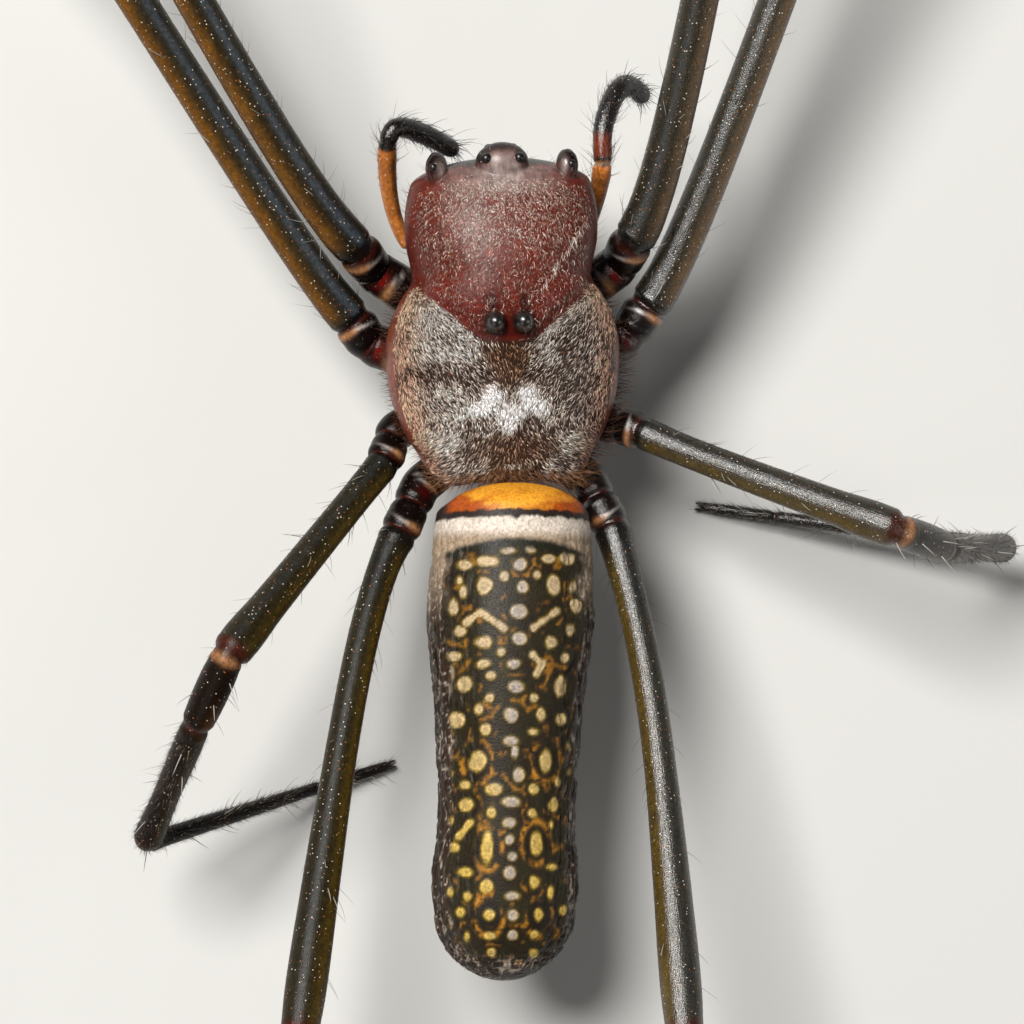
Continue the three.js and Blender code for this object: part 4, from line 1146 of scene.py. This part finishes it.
# The left jaw and its fang, each as the start, handle and end of its middle line
jaw = {
    "line": ((1.28, -11.05, 7.9), (1.4, -11.75, 6.2), (1.15, -11.2, 4.35)), "radius": 1.14,
    "fang": ((1.4, -11.25, 4.65), (1.15, -11.0, 3.75), (0.4, -10.8, 4.15)), "fangRadius": 0.34,
}
jawTones = tones(base="#1a0c0a", fang="#4a0f08")


# Each jaw is a bent tube whose radius rises and falls along part of a sine, with a fang whose radius
# is the 0.8 power of a straight fall to 15% at its tip
def buildChelicerae():
    for side, sideName in ((1, "left"), (-1, "right")):
        flip = np.array([side, 1, 1])
        line = bend(*jaw["line"], 60) * flip
        t = np.linspace(0, 1, 60)
        radii = jaw["radius"] * (0.72 + 0.28 * np.sin(np.pi * np.minimum(1, 0.25 + 0.7 * t)))
        radii = radii * roundEnd(t + 0.06, 0.2) * roundEnd(1.05 - t, 0.3)
        basal = tubeShape(line, radii, 40, reference=(0, 1, 0))
        fangLine = bend(*jaw["fang"], 40) * flip
        fangT = np.linspace(0, 1, 40)
        fang = tubeShape(fangLine, jaw["fangRadius"] * (1 - 0.85 * fangT) ** 0.8, 20, reference=(0, 1, 0))
        points, faces = joinShapes([basal, fang])
        tone = blendTone(jawTones["base"], jawTones["fang"], ease(points[:, 2], 4.9, 4.2))
        makePiece(f"chelicera_skin_{sideName}", turnHead(points), faces, hornFinish,
                  [f"chelicera_{sideName}"], tone)


# Legs

legSizes = {
    1: {"femur": 21, "patella": 4.6, "tibia": 17, "metatarsus": 20, "tarsus": 4.6, "thick": 0.77},
    2: {"femur": 19.3, "patella": 4.3, "tibia": 14, "metatarsus": 18, "tarsus": 4.2, "thick": 0.77},
    3: {"femur": 10.9, "patella": 3.2, "tibia": 6.4, "metatarsus": 9.2, "tarsus": 3, "thick": 0.67},
    4: {"femur": 20, "patella": 3.7, "tibia": 11.5, "metatarsus": 16, "tarsus": 3.6, "thick": 0.8},
}
# By pair and side: where each femur starts; heading and rise of femur, patella and tibia; the foot's
# heading; and how far the femur bulges towards larger headings, most at the share `at`
stances = {
    (1, 1): {"start": (5.7, -9.11, 8), "femur": (33.6, 22), "patella": (33, 0), "tibia": (28, -16),
             "foot": 22, "bulge": 0.7, "at": 0.12},
    (1, -1): {"start": (-4.78, -9.53, 8), "femur": (11.6, 22), "patella": (14, 0),
              "tibia": (11, -16), "foot": 8, "bulge": 0.8, "at": 0.08},
    (2, 1): {"start": (5.84, -6.57, 6.5), "femur": (34.9, 14), "patella": (42, 0),
             "tibia": (48, -12), "foot": 44, "bulge": 0.4, "at": 0.08},
    (2, -1): {"start": (-5.53, -7.21, 6.5), "femur": (21.2, 14), "patella": (27, 0),
              "tibia": (33, -12), "foot": 30, "bulge": 0.6, "at": 0.08},
    (3, 1): {"start": (4.65, -1.04, 7.2), "femur": (141.2, 28.4), "patella": (155.8, -27),
             "tibia": (157.4, -42), "foot": -72.6, "bulge": 0, "at": 0.15},
    (3, -1): {"start": (-5.18, -2.28, 7.2), "femur": (112.8, 20.7), "patella": (104.7, -47),
              "tibia": (85, -60), "foot": -81.6, "bulge": 0.15, "at": 0.15},
    (4, 1): {"start": (4.09, 1.68, 7.2), "femur": (168.3, 14), "patella": (169, -8),
             "tibia": (172, -20), "foot": 174, "bulge": -0.9, "at": 0.15},
    (4, -1): {"start": (-4.06, 1.38, 7.2), "femur": (173.2, 14), "patella": (172, -8),
              "tibia": (172, -20), "foot": 174, "bulge": -0.8, "at": 0.3},
}
coxae = {
    1: {"root": (2.45, -7.1, 6.1), "end": (4.75, -8.6, 6.75), "radius": 0.86},
    2: {"root": (2.6, -5.05, 6.05), "end": (5.0, -5.85, 6.15), "radius": 0.86},
    3: {"root": (2.5, -3.05, 6.05), "end": (4.1, -2.5, 6.35), "radius": 0.74},
    4: {"root": (1.85, -1.35, 6.05), "end": (3.2, -0.35, 6.45), "radius": 0.78},
}
segments = ("hip", "femur", "patella", "tibia", "metatarsus", "tarsus")
femurHandle = 0.42
tarsusDroop = np.radians(12)
tarsusTip = 0.24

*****

Print again each line of the listing above, exactly as it appears.

### EXERCISE RESPONSE
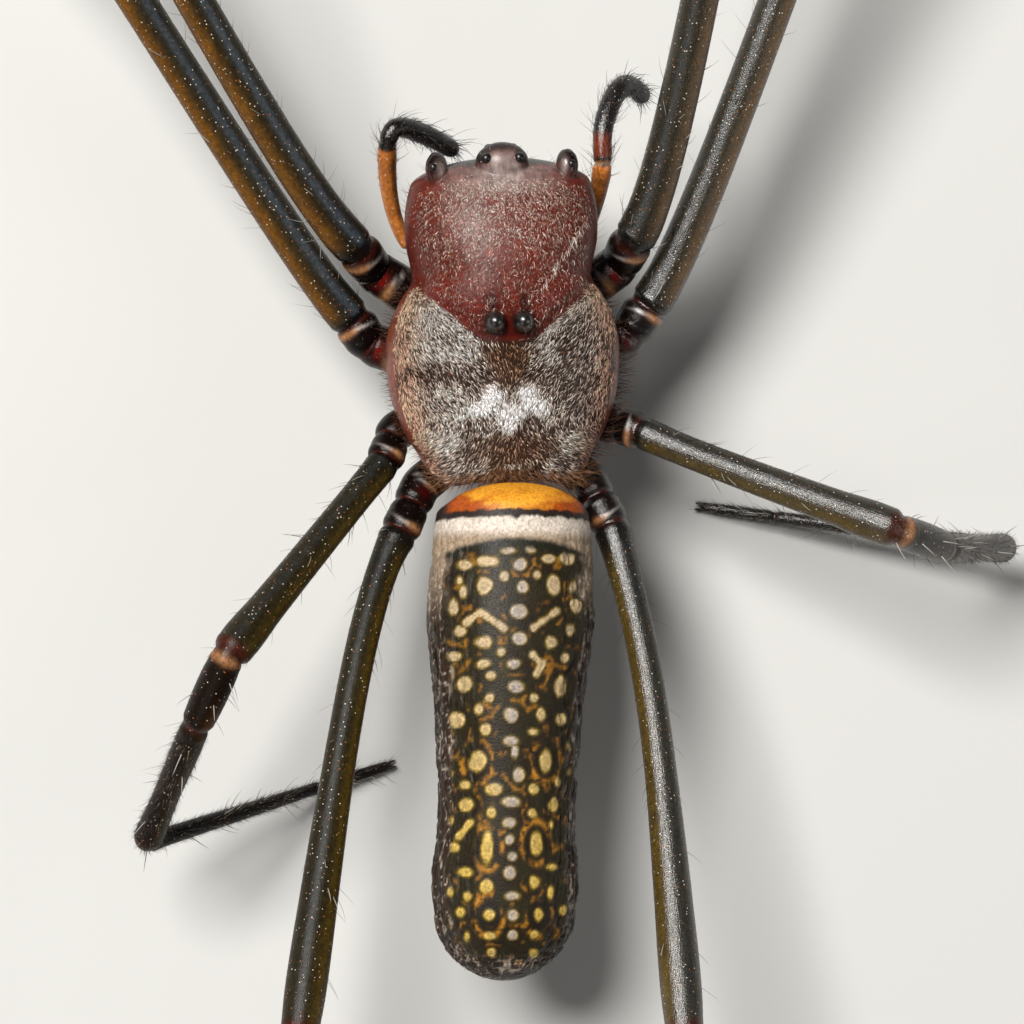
Continue the three.js and Blender code for this object: part 4, from line 1146 of scene.py. This part finishes it.
# The left jaw and its fang, each as the start, handle and end of its middle line
jaw = {
    "line": ((1.28, -11.05, 7.9), (1.4, -11.75, 6.2), (1.15, -11.2, 4.35)), "radius": 1.14,
    "fang": ((1.4, -11.25, 4.65), (1.15, -11.0, 3.75), (0.4, -10.8, 4.15)), "fangRadius": 0.34,
}
jawTones = tones(base="#1a0c0a", fang="#4a0f08")


# Each jaw is a bent tube whose radius rises and falls along part of a sine, with a fang whose radius
# is the 0.8 power of a straight fall to 15% at its tip
def buildChelicerae():
    for side, sideName in ((1, "left"), (-1, "right")):
        flip = np.array([side, 1, 1])
        line = bend(*jaw["line"], 60) * flip
        t = np.linspace(0, 1, 60)
        radii = jaw["radius"] * (0.72 + 0.28 * np.sin(np.pi * np.minimum(1, 0.25 + 0.7 * t)))
        radii = radii * roundEnd(t + 0.06, 0.2) * roundEnd(1.05 - t, 0.3)
        basal = tubeShape(line, radii, 40, reference=(0, 1, 0))
        fangLine = bend(*jaw["fang"], 40) * flip
        fangT = np.linspace(0, 1, 40)
        fang = tubeShape(fangLine, jaw["fangRadius"] * (1 - 0.85 * fangT) ** 0.8, 20, reference=(0, 1, 0))
        points, faces = joinShapes([basal, fang])
        tone = blendTone(jawTones["base"], jawTones["fang"], ease(points[:, 2], 4.9, 4.2))
        makePiece(f"chelicera_skin_{sideName}", turnHead(points), faces, hornFinish,
                  [f"chelicera_{sideName}"], tone)


# Legs

legSizes = {
    1: {"femur": 21, "patella": 4.6, "tibia": 17, "metatarsus": 20, "tarsus": 4.6, "thick": 0.77},
    2: {"femur": 19.3, "patella": 4.3, "tibia": 14, "metatarsus": 18, "tarsus": 4.2, "thick": 0.77},
    3: {"femur": 10.9, "patella": 3.2, "tibia": 6.4, "metatarsus": 9.2, "tarsus": 3, "thick": 0.67},
    4: {"femur": 20, "patella": 3.7, "tibia": 11.5, "metatarsus": 16, "tarsus": 3.6, "thick": 0.8},
}
# By pair and side: where each femur starts; heading and rise of femur, patella and tibia; the foot's
# heading; and how far the femur bulges towards larger headings, most at the share `at`
stances = {
    (1, 1): {"start": (5.7, -9.11, 8), "femur": (33.6, 22), "patella": (33, 0), "tibia": (28, -16),
             "foot": 22, "bulge": 0.7, "at": 0.12},
    (1, -1): {"start": (-4.78, -9.53, 8), "femur": (11.6, 22), "patella": (14, 0),
              "tibia": (11, -16), "foot": 8, "bulge": 0.8, "at": 0.08},
    (2, 1): {"start": (5.84, -6.57, 6.5), "femur": (34.9, 14), "patella": (42, 0),
             "tibia": (48, -12), "foot": 44, "bulge": 0.4, "at": 0.08},
    (2, -1): {"start": (-5.53, -7.21, 6.5), "femur": (21.2, 14), "patella": (27, 0),
              "tibia": (33, -12), "foot": 30, "bulge": 0.6, "at": 0.08},
    (3, 1): {"start": (4.65, -1.04, 7.2), "femur": (141.2, 28.4), "patella": (155.8, -27),
             "tibia": (157.4, -42), "foot": -72.6, "bulge": 0, "at": 0.15},
    (3, -1): {"start": (-5.18, -2.28, 7.2), "femur": (112.8, 20.7), "patella": (104.7, -47),
              "tibia": (85, -60), "foot": -81.6, "bulge": 0.15, "at": 0.15},
    (4, 1): {"start": (4.09, 1.68, 7.2), "femur": (168.3, 14), "patella": (169, -8),
             "tibia": (172, -20), "foot": 174, "bulge": -0.9, "at": 0.15},
    (4, -1): {"start": (-4.06, 1.38, 7.2), "femur": (173.2, 14), "patella": (172, -8),
              "tibia": (172, -20), "foot": 174, "bulge": -0.8, "at": 0.3},
}
coxae = {
    1: {"root": (2.45, -7.1, 6.1), "end": (4.75, -8.6, 6.75), "radius": 0.86},
    2: {"root": (2.6, -5.05, 6.05), "end": (5.0, -5.85, 6.15), "radius": 0.86},
    3: {"root": (2.5, -3.05, 6.05), "end": (4.1, -2.5, 6.35), "radius": 0.74},
    4: {"root": (1.85, -1.35, 6.05), "end": (3.2, -0.35, 6.45), "radius": 0.78},
}
segments = ("hip", "femur", "patella", "tibia", "metatarsus", "tarsus")
femurHandle = 0.42
tarsusDroop = np.radians(12)
tarsusTip = 0.24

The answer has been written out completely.